An unnamed Southeast Asian cruise operator launched a multi-week Singapore-to-Dubai route this month, threading 24 ports across Malaysia, Sri Lanka, Oman, and the UAE. The vessel class remains undisclosed, but the itinerary targets the $8.4 billion annual Indian Ocean cruise segment that Cruise Lines International Association reports grew 11 percent year-over-year through 2024. Pricing starts near $12,000 per person for oceanview staterooms on the 18-day winter sailings, positioning the product above mass-market Asia offerings and below Seabourn's Arabian Gulf expeditions.
The route launches as repositioning cruises—vessels moving between seasonal homeports—shift from operational necessity to revenue product. Traditional repositioning between Europe and Asia sold at steep discounts. This operator instead built a curated itinerary with overnights in Colombo and Muscat, shore excursions to Unesco sites in George Town and Galle, and private access to Langkawi's mangrove reserves. The bet: retirees and remote professionals will pay near-peak fares for winter warmth, cultural density, and the convenience of unpacking once while covering 4,200 nautical miles. The timing aligns with Emirates and Singapore Airlines adding 31 percent more direct fifth-freedom capacity between their hubs since 2023, compressing air-cruise arbitrage.

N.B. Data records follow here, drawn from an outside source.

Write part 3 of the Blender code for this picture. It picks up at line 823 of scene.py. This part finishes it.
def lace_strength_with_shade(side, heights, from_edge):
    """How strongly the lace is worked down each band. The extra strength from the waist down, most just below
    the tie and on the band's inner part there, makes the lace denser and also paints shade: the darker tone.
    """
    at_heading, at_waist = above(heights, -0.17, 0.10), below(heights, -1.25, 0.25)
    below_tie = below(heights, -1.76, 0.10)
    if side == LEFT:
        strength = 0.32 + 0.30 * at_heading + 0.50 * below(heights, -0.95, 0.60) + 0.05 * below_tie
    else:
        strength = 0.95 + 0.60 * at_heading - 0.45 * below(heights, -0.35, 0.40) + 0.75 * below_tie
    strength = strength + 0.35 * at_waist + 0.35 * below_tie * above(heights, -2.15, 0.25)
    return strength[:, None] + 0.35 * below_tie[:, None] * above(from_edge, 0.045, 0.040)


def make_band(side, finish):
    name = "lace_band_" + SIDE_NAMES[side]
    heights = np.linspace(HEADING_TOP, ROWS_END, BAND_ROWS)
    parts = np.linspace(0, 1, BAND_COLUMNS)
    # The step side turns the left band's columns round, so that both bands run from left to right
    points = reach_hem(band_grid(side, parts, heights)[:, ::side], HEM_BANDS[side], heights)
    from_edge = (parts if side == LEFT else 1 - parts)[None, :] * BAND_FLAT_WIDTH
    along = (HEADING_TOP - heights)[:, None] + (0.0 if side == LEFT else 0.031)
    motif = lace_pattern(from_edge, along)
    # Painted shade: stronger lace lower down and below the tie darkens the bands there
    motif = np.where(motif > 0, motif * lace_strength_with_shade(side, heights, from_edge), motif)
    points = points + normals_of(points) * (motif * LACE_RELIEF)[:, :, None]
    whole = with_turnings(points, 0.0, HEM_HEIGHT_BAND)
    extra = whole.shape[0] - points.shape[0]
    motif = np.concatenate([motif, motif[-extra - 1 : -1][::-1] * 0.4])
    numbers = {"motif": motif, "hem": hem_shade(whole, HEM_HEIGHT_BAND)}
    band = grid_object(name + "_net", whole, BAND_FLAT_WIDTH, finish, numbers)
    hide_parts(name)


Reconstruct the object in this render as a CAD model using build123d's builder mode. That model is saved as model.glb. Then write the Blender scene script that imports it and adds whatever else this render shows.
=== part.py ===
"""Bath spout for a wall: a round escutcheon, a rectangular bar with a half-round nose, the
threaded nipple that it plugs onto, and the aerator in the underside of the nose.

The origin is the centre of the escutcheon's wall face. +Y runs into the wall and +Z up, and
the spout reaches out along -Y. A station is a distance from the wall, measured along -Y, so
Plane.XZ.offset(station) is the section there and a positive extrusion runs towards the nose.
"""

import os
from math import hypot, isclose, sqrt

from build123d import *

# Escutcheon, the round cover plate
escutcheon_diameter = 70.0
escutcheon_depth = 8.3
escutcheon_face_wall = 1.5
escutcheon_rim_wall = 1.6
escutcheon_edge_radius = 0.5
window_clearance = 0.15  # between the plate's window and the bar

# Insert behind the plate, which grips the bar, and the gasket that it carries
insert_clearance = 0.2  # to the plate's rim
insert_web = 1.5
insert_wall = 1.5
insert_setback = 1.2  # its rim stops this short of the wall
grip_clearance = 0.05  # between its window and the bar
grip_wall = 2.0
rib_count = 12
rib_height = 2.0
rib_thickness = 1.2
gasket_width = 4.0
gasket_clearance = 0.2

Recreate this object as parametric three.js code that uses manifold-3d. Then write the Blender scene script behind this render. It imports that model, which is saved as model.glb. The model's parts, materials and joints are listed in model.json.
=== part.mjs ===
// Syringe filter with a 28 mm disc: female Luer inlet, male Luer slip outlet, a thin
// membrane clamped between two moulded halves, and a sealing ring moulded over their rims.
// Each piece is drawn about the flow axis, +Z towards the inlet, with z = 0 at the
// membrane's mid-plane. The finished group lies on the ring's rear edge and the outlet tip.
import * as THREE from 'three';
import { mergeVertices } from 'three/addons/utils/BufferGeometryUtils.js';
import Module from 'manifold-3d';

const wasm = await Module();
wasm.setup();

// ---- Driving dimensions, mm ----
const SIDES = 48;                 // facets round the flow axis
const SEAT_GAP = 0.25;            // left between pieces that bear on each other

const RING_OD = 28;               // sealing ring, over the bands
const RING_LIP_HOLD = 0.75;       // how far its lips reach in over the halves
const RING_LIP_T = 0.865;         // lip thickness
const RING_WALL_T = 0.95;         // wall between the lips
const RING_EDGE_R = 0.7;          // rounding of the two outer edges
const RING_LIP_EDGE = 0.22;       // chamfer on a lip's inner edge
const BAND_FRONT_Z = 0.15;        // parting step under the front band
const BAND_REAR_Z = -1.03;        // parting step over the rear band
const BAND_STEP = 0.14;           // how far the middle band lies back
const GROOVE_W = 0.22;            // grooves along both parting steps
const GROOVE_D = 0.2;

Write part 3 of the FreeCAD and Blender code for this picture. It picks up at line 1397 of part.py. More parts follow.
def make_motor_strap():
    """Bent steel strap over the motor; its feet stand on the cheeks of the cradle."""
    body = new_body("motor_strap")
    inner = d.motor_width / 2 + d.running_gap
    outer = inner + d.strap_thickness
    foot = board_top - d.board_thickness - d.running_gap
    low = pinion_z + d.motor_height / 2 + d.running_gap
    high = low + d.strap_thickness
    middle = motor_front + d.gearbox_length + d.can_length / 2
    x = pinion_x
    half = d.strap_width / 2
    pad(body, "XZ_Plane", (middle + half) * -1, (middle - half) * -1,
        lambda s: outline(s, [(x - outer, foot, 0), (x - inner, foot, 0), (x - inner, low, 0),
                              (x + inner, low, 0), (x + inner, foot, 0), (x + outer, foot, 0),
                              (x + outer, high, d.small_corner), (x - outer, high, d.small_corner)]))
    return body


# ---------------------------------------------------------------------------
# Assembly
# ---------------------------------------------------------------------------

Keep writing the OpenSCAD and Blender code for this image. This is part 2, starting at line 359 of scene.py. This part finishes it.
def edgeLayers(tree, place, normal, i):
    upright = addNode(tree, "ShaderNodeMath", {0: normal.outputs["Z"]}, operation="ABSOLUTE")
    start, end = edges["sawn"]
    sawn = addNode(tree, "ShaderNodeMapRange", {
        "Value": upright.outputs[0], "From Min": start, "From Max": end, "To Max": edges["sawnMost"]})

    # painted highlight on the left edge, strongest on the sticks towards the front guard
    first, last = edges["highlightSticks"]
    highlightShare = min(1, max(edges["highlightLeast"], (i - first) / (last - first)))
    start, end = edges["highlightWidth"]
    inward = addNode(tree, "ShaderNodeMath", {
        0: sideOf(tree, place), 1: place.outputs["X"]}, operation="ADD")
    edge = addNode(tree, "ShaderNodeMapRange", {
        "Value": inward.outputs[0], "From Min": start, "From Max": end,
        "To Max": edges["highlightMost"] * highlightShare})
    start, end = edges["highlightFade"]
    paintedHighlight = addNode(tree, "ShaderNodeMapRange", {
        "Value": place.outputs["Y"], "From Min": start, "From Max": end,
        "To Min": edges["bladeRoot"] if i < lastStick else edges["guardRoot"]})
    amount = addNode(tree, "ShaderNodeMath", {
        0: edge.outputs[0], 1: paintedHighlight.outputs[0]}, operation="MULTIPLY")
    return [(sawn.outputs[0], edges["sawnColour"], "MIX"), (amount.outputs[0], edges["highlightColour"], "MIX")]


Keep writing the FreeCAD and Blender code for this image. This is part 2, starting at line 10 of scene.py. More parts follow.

The move matters because it tests whether Southeast Asian operators can hold margin against European giants in the premium segment. Carnival and Royal Caribbean dominate Asia-Pacific with 68 percent combined market share, but their brands skew mass. This route competes with Silversea's Mumbai-to-Singapore sailings and Crystal's repositioning voyages, both priced 15 to 25 percent higher. If the operator sustains 75 percent occupancy at published rates, the economics justify year-round Indian Ocean deployment instead of seasonal Australia runs. That would pull inventory from an already tight Australia-New Zealand summer market, where ships book 92 percent full six months out.
The route also exposes friction in port infrastructure. Dubai's Mina Rashid and Singapore's Marina Bay Cruise Centre handle 1.2 million annual passengers each, but mid-route calls like Phuket and Kochi lack dedicated cruise berths. Vessels anchor offshore and tender passengers, adding 90 minutes each direction. Port authorities in Sri Lanka and Malaysia announced $340 million in combined cruise terminal upgrades since 2023, but completion stretches to 2027. Operators pricing around infrastructure gaps now will either capture early-mover margin or absorb cost overruns if tendering scales poorly.
Watch for Q2 2025 booking data and whether the operator extends the route into autumn 2025 sailings. If load factors stay above 70 percent, expect at least two competitors to announce similar routes by year-end. Singapore's port authority publishes monthly cruise-call statistics with a six-week lag; a sustained increase in westbound departures would confirm broader repositioning-market capture. The 2026 Cruise Lines International Association Asia forecast, due this autumn, will revise Indian Ocean projections if this route and copycats prove out.
The real tell will be whether the operator names itself in marketing materials by mid-year. Anonymity suggests either a soft launch testing load factors before committing fleet, or a white-label play where a charterer books the vessel and handles distribution. Either way, the route exists because $12,000 winter inventory now clears in a region where $6,000 was the ceiling three years ago.
The takeaway
Southeast Asian operator tests **$12,000** Singapore-Dubai cruise against European premium rivals as Indian Ocean repositioning shifts from discount to margin product.